Едва ступив с самолета на трап, я чувствую, как предвечерний зной обжигает и плавит мою кожу, словно масло.
Безжизненно и безо всякой надежды, я бреду по указателям в зону выдачи багажа, чтобы встретиться с отцом, который наполовину моя плоть и кровь и вместе с тем странным образом чужой мне человек.
В моей памяти нет неприятных переживаний, связанных с ним. Я бы даже сказала, что время, проведенное у него летом, создало одни из немногих приятных воспоминаний из моего детства.
Неприязнь
Выросла бы я такой же недоверчивой, если бы хороших событий в моей жизни было больше, чем плохих?
Может, и так. А может, и нет. Порой мне кажется, что лишения сильнее формируют личность, чем доброта.
Доброта не проникает так глубоко. А плохое обращение до того сильно марает душу, что не отмыться. Оно навсегда остается внутри, и мне кажется, что люди, едва взглянув на меня, тотчас видят все мои травмы.
Все могло быть иначе, если бы травмы и добрые поступки оказали одинаковое влияние на мое прошлое, но, к сожалению, этого не случилось. Добрые поступки, совершенные в мой адрес, я могу пересчитать по пальцам. А чтобы пересчитать плохие, не хватит пальцев на руках всех присутствующих в аэропорту.
Мне потребовалось немало времени, чтобы стать неуязвимой к дурному обращению. Возвести стену, которая защищает меня и мое сердце от людей вроде моей матери. От парней вроде Дакоты.
Теперь я из стали. Нападай, мир. Невозможно ранить неуязвимое.
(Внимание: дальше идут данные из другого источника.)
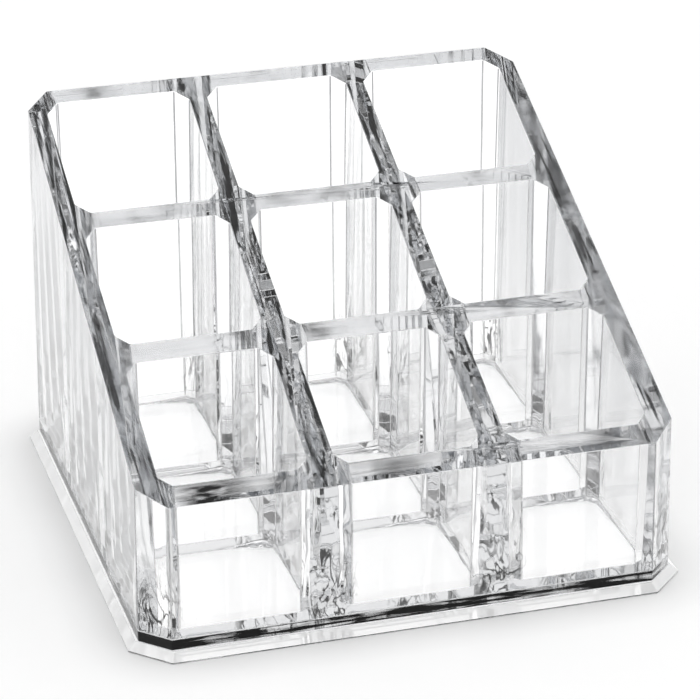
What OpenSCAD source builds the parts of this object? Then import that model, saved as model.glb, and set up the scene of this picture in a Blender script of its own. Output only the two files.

Я поворачиваю за угол и останавливаюсь, увидев отца сквозь стекло, отделяющее охраняемую зону аэропорта от общедоступной. Я смотрю на его ноги.
На обе ноги.
Я окончила школу всего две недели назад, и хотя уж точно не ждала, что отец появится на выпускном, все же лелеяла крохотный лучик надежды, что он приедет. Но за неделю до выпускного он позвонил мне на работу и сообщил, что сломал ногу и не сможет прилететь в Кентукки.
С виду ни та, ни другая нога не сломаны.
Я тотчас испытываю приступ благодарности за то, что стала непробиваемой, иначе подобная ложь наверняка бы меня ранила.
Он стоит возле зоны выдачи багажа, и костылей поблизости не видно. Шагает туда-сюда без труда и даже не прихрамывает. Я не врач, но думаю, что перелом за пару недель не заживает. А даже если бы и зажил так быстро, то физические возможности все равно были бы ограничены.
Он еще даже не взглянул на меня, а я уже жалею, что приехала.
В минувшие сутки события развивались так быстро, что я не успела их толком осмыслить. Моя мать мертва, в Кентукки я больше ни ногой. И следующие несколько недель мне придется провести с человеком, с которым я и двухсот дней не пробыла за всю свою жизнь.
Но я справлюсь.
В этом вся я.
Я выхожу в зону выдачи багажа, как раз когда отец поднимает взгляд. Он прекращает метаться, но руки, засунутые в карманы джинсов, так и остаются на месте. Вид у него взволнованный, и мне это даже нравится. Я хочу, чтобы его пугало собственное безучастие к моей жизни.